The evil spirits are like rabid dogs on a leash. Only if we put ourselves within their range – by our own choice to sin – are we in any real danger.

Fear not him who can kill the body; but rather fear him who can destroy both body and soul in hell. (Mt 10:28)

There is a deep mystery to evil, but we know, from faith, that God only allows such for the greater good. For love requires that we choose the good in freedom, which implies that we be free in this choice; which in turn means that it is within our power not to choose the good.

God wills the salvation of all men, and we are aided in this choice for the good by His grace. There is never, ever a necessity to sin, and the devil can never, ever tempt us beyond our capacity to resist – by grace and free-will – even if we must shed our blood, like today’s Maria Goretti, and most of us will not be called to do even that. As Thomas More admitted, this is not the stuff of which martyrs are made. Like him, however, we must all be ready for that ultimate sacrifice. (Today being the anniversary of his own beheading under the tyranny of Henry VIII in 1535)

The Father is never far from us, closer than our inmost thoughts, and can always bring good out of evil, and the greatest good out of the greatest evil, even the death of His own Son. As the Pope makes clear: There is consequently a desire to reaffirm that God is not indifferent to human events but penetrates them, creating his own “ways” or, in other words, his effective plans and “deeds”.
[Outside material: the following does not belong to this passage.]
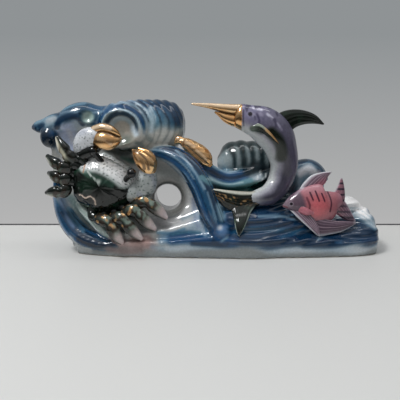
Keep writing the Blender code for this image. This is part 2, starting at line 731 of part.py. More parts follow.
def on_shell(angle, share, depth):
    """A place on the carapace: an angle from the crab's right side, a share of its outline and a depth."""
    turn, tilt = math.radians(angle), -math.radians(CRAB_TILT)
    side = math.cos(turn) * CARAPACE_WIDTH / 2 * share
    ahead = math.sin(turn) * CARAPACE_LENGTH / 2 * share
    x = side * math.cos(tilt) - ahead * math.sin(tilt)
    z = side * math.sin(tilt) + ahead * math.cos(tilt)
    return np.array(CRAB_CENTRE) + (x, depth, z)


def carapace():
    """The domed shell, wide across and tilted. Its front edge is scalloped and its rear edge wavy."""
    outline = []
    angles = np.linspace(0, 360, 20, endpoint=False)
    scallop = 1.0 + 0.035 * np.cos(np.radians(6 * angles))
    for share, behind in CARAPACE_RINGS:
        rounded = [on_shell(a, share * s, behind * CARAPACE_DOME) for a, s in zip(angles, scallop)]
        outline.append(np.array(rounded))
    return solid_from_rings("carapace", "crab_green", outline)


def crab():
    """The crab: carapace, two stalked eyes, two gilt claws on speckled arms and eight bent legs."""
    centre = np.array(CRAB_CENTRE)
    forms = [carapace()]
    radius = EYE_DIAMETER / 2
    for name, place, angle in (("right_eye", RIGHT_EYE, 42.0), ("left_eye", LEFT_EYE, 105.0)):
        root = on_shell(angle, 0.72, -2.5)
        stalk = ((*root, 0.7 * radius, 0.7 * radius), (*place, 0.6 * radius, 0.6 * radius))
        forms.append(swept(f"{name}_stalk", "crab_green", stalk, 3, 6))
        forms.append(ball(name, "eye_black", place, (radius, radius, radius), 6, 8))
    for side, legs in (("right", RIGHT_LEGS), ("left", LEFT_LEGS)):
        for number, (angle, knee, shin, tip) in enumerate(legs, 1):
            half = LEG_THICKNESS / 2
            root = on_shell(angle, 0.72, -1.0)
            hip = on_shell(angle, 1.04, -2.4)
            rows = (
                (*root, half, half),
                (*hip, half * 0.95, half),
                (*(centre + knee), half * 1.25, half * 1.1),
                (*(centre + shin), half * 1.1, half),
                (*(centre + tip), half * 0.5, half * 0.5),
            )
            forms.append(swept(f"{side}_leg_{number}", "crab_green", rows, 7, 7))
    left_shoulder = (
        (-69.5, -15.0, 53.0, 2.6, 3.2),
        (-64.5, -19.5, 55.8, 3.4, 3.4),
        (-59.0, -20.5, 58.4, 3.2, 3.2),
        (-55.5, -20.0, 60.4, 2.2, 2.4),
    )
    left_arm = (
        (-66.0, -16.0, 53.8, 3.0, 3.0),
        (-66.6, -17.5, 57.6, 3.8, 3.8),
        (-65.2, -19.5, 61.6, 4.8, 4.4),
        (-62.4, -20.5, 64.2, 5.4, 4.8),
        (-58.8, -21.5, 65.0, 5.2, 4.6),
        (-55.6, -22.0, 64.6, 4.0, 4.0),
    )
    left_palm = (
        (-58.6, -21.5, 64.6, 3.6, 3.6),
        (-56.2, -22.0, 63.9, 4.4, 4.2),
        (-53.0, -23.5, 63.4, 5.0, 4.6),
        (-49.4, -24.0, 62.9, 4.7, 4.2),
        (-46.3, -23.5, 63.3, 3.0, 3.0),
        (-43.8, -23.0, 64.4, 0.8, 0.9),
    )
    left_finger = (
        (-58.0, -21.5, 68.6, 2.4, 2.8),
        (-53.2, -23.2, 69.8, 2.5, 2.8),
        (-49.0, -23.8, 68.9, 2.2, 2.5),
        (-46.0, -23.5, 67.2, 1.5, 1.8),
        (-44.0, -23.0, 65.2, 0.5, 0.6),
    )
    right_arm = (
        (-43.6, -17.0, 32.8, 3.8, 3.4),
        (-38.0, -19.0, 33.9, 4.9, 4.4),
        (-32.4, -20.0, 37.9, 6.0, 5.0),
        (-30.4, -20.5, 42.9, 5.4, 4.8),
        (-30.6, -20.5, 47.4, 4.2, 4.0),
    )
    right_palm = (
        (-29.8, -20.8, 46.0, 3.8, 3.6),
        (-29.9, -22.0, 49.6, 4.8, 4.4),
        (-32.6, -23.0, 53.0, 4.5, 4.2),
        (-36.1, -22.5, 56.5, 2.4, 2.6),
        (-37.9, -22.0, 58.0, 0.7, 0.8),
    )
    right_finger = (
        (-28.0, -21.0, 47.6, 2.6, 2.6),
        (-27.6, -22.0, 52.6, 2.6, 2.6),
        (-30.4, -22.5, 56.6, 2.1, 2.3),
        (-34.7, -22.0, 58.9, 0.6, 0.8),
    )
    return forms + [
        swept("left_shoulder", "crab_green", left_shoulder, 6, 8),
        swept("left_arm", "crab_speckle", left_arm, 8, 8),
        swept("left_palm", "gold_lustre", left_palm, 7, 8),
        swept("left_finger", "gold_lustre", left_finger, 6, 6),
        swept("right_arm", "crab_speckle", right_arm, 7, 8),
        swept("right_palm", "gold_lustre", right_palm, 7, 8),
        swept("right_finger", "gold_lustre", right_finger, 6, 6),
    ]


def cavities():
    """Cutters for the hollow that the slip leaves, about a wall inside sea and bowl, and for the vent."""
    length = SEA_RIGHT - SEA_LEFT
    rows = [(u * length, 0.0, 0.0, *rest) for u, *rest in SEA_ROWS[2:-2]]
    rise = np.linspace(0, 1, 4)
    outline = []
    for u, _, _, front, back, crest_y, crest_z, fullness in smooth_rows(rows, 12):
        near, far = front * SEA_FRONT + 1.7 * WALL, back * SEA_BACK - 1.5 * WALL
        low, top = WALL, crest_z - 1.6 * WALL
        height = low + (top - low) * rise
        front_y = near + (crest_y - 0.6 * WALL - near) * rise**fullness
        back_y = (far + (crest_y + 0.6 * WALL - far) * rise**1.7)[::-1]
        section = [*zip(front_y, height), *zip(back_y, height[::-1])]
        outline.append(np.array([(SEA_LEFT + u, y, z) for y, z in section]))
    sea_cavity = solid_from_rings("sea_cavity", "porcelain_white", outline)
    middle = (BOWL_FACE + BOWL_BACK) / 2
    thickness = (BOWL_BACK - BOWL_FACE) / 2 - WALL
    radii = (19.0, thickness, 29.5)
    bowl_cavity = ball("bowl_cavity", "porcelain_white", (-53.0, middle, 36.0), radii, 7, 12)
    x, y = VENT_CENTRE
    angle = np.linspace(0, 2 * math.pi, 16, endpoint=False)
    radius = VENT_DIAMETER / 2
    outline = [
        np.stack([x + radius * np.cos(angle), y + radius * np.sin(angle), np.full(16, z)], axis=1)
        for z in (-WALL, 2.5 * WALL)
    ]
    vent = solid_from_rings("vent", "porcelain_white", outline)
    return [sea_cavity, bowl_cavity, vent]


def group(name, forms):
    """A collection of helper forms, kept out of the render."""
    collection = bpy.data.collections.new(name)
    for obj in forms:
        obj.hide_render = True
        obj.display_type = "WIRE"
        for other in list(obj.users_collection):
            other.objects.unlink(obj)
        collection.objects.link(obj)
    bpy.context.scene.collection.children.link(collection)
    return collection


def combine(body, name, forms, operation):
    """Adds a Boolean that joins or cuts a whole group of forms."""
    modifier = body.modifiers.new(name, "BOOLEAN")
    modifier.operation = operation
    modifier.operand_type = "COLLECTION"
    modifier.collection = group(name, forms)
    modifier.solver = "EXACT"
    modifier.material_mode = "TRANSFER"


def main():
    """Builds the figurine as one fired body."""
    clear_scene()
    body = sea()
    body.name = "figurine"
    combine(body, "water", [bowl(), *crest(), *barrels(), *ridges(), *back_waves()], "UNION")
    combine(body, "openings", [*scoops(), hole()], "DIFFERENCE")
    combine(body, "creatures", [*marlin(), *angelfish(), *gilt_fish(), *crab()], "UNION")
    combine(body, "hollow", cavities(), "DIFFERENCE")


main()
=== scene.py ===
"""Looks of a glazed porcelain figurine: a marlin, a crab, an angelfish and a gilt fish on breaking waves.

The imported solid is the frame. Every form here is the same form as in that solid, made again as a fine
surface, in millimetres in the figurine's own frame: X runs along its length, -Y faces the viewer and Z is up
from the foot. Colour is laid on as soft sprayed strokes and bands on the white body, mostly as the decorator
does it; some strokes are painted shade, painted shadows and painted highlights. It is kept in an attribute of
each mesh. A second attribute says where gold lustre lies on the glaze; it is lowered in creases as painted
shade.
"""

from __future__ import annotations

import logging
import math
from dataclasses import dataclass, field
from enum import Enum
from typing import Callable, Sequence

import bpy
import numpy as np
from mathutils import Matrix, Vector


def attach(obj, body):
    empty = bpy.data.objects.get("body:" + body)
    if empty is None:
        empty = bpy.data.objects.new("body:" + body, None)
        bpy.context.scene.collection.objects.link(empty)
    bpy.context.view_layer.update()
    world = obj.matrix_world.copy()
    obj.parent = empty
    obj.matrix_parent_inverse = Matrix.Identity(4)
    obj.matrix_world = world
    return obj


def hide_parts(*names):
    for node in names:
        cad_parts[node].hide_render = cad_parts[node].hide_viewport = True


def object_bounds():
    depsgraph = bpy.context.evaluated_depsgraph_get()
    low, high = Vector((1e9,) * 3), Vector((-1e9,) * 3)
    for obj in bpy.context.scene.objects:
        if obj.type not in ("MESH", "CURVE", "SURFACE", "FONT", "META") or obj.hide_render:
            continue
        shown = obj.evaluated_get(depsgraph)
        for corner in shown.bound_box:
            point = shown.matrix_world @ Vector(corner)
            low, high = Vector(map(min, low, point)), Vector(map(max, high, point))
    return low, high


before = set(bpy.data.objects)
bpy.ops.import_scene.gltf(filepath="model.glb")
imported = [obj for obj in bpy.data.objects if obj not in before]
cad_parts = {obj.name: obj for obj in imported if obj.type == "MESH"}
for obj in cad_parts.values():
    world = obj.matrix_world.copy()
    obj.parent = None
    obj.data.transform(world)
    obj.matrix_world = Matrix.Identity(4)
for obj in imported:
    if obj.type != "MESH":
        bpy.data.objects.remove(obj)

CAD_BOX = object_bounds()

LOG = logging.getLogger("figurine")
MM = 0.001
TAU = 2 * math.pi
BODY = "root"
NODE = "figurine"

Array = np.ndarray
Rows = Sequence[Sequence[float]]
Relief = Callable[[Array, Array], Array]
Material = bpy.types.Material
Mesh = bpy.types.Mesh
Node = bpy.types.Node
NodeSocket = bpy.types.NodeSocket
NodeTree = bpy.types.NodeTree
Object = bpy.types.Object


class Side(Enum):
    """Which side of the figurine a sprayed stroke reaches."""

    FRONT = -1
    BOTH = 0
    BACK = 1


# Colour


def srgb(hex_colour: str) -> Array:
    """The three sRGB channels of a hex colour, from 0 to 1."""
    return np.array([int(hex_colour[i : i + 2], 16) / 255 for i in (1, 3, 5)])


def linear(channels: Array) -> Array:
    """sRGB channels turned to linear light by the sRGB curve."""
    return np.where(channels > 0.04045, ((channels + 0.055) / 1.055) ** 2.4, channels / 12.92)


def shade(hex_colour: str) -> tuple[float, float, float, float]:
    """A hex colour as a shader socket takes it."""
    return (*linear(srgb(hex_colour)).tolist(), 1)


def step(low: float, high: float, value: Array) -> Array:
    """A soft step: 0 below low, 1 above high and 3t² - 2t³ between. With low above high it falls."""
    t = np.clip((value - low) / (high - low), 0, 1)
    return t * t * (3 - 2 * t)


# Surfaces


def smooth_rows(rows: Rows, count: int, closed: bool = False, places: int = 3) -> Array:
    """Rows read at even spacing from a smooth curve through a table.

    Between two rows the curve is the cubic h00·p0 + h10·m0 + h01·p1 + h11·m1, with central slopes.

    Args:
        rows: the table, whose first columns are a place.
        count: how many rows come out.
        closed: whether the curve returns to its first row.
        places: how many columns the spacing is measured in.

    Returns:
        An array of count rows.
    """
    table = np.array(rows, float)
    if closed:
        table = np.vstack([table[-2:], table, table[:3]])
    knots = np.concatenate([[0], np.cumsum(np.linalg.norm(np.diff(table[:, :places], axis=0), axis=1))])
    slopes = np.gradient(table, knots, axis=0)
    first, last = (knots[2], knots[-3]) if closed else (knots[0], knots[-1])
    stops = np.linspace(first, last, count + 1)[:-1] if closed else np.linspace(first, last, count)
    cell = np.clip(np.searchsorted(knots, stops, side="right") - 1, 0, len(knots) - 2)
    span = (knots[cell + 1] - knots[cell])[:, None]
    t = (stops - knots[cell])[:, None] / span
    rise, fall = slopes[cell] * span, slopes[cell + 1] * span
    return (
        (2 * t**3 - 3 * t**2 + 1) * table[cell] + (t**3 - 2 * t**2 + t) * rise + (3 * t**2 - 2 * t**3)
        * table[cell + 1] + (t**3 - t**2) * fall
    )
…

According to our hymn, his divine intervention has a very precise purpose:  to be a sign that invites all the peoples of the earth to conversion. The hymn thus invites all of us, ever anew, to conversion. The nations must learn to “read” God’s message in history. The adventure of humanity is not confused and meaningless, nor is it doomed never to be appealed against or to be abused by the overbearing and the perverse.

The Almighty, a Trinity of subsistent love, truth and goodness, desires with all His being that we choose to love Him in this life, and be together with Him for eternity in the next.

The only real and lasting ‘evil’, therefore, as Pope John Paul II teaches in his own meditation on suffering, Salvific Doloris (1984) is the loss of this eternal good, for which we should be willing to give up everything; which is why the martyrs, although seeming to have suffered disaster, are in fact the most blessed.

It is the just of history, the victors over the Satanic Beast, who intone this Canticle on which we now intend to meditate. It is they who, through their apparent defeat in martyrdom, are in fact the true builders of the new world, with God, the supreme Architect.

So fret not, dear reader, regardless of how ‘bad’ things might get, even if we are called to live through that ‘final unleashing of evil’ that will precede Christ’s final Advent. Live fearlessly and have hope! What’s the worst the devil and his cohorts can do? Kill us all? A few moments of pain, and an eternity of limitless joy? Should we not (at one level!), like the early martyrs, rejoice in this, as death is a necessary gateway to eternal life, through which we all must cross, by hook or by crook? Saint Ignatius, the third bishop of Antioch, on his way to be thrown to the lions in the Coliseum, pleaded with his fellow Christians: Allow me to become food for the wild beasts, through whose means it will be granted me to reach God. I am the wheat of God, and am ground by the teeth of the wild beasts, that I may be found the pure bread of Christ

God knows what He is about, and all things work together for the good for those that love Him and those that belong to Him, especially the ‘least of His children’.

So choose life, that you and your descendants may live, now, and forever.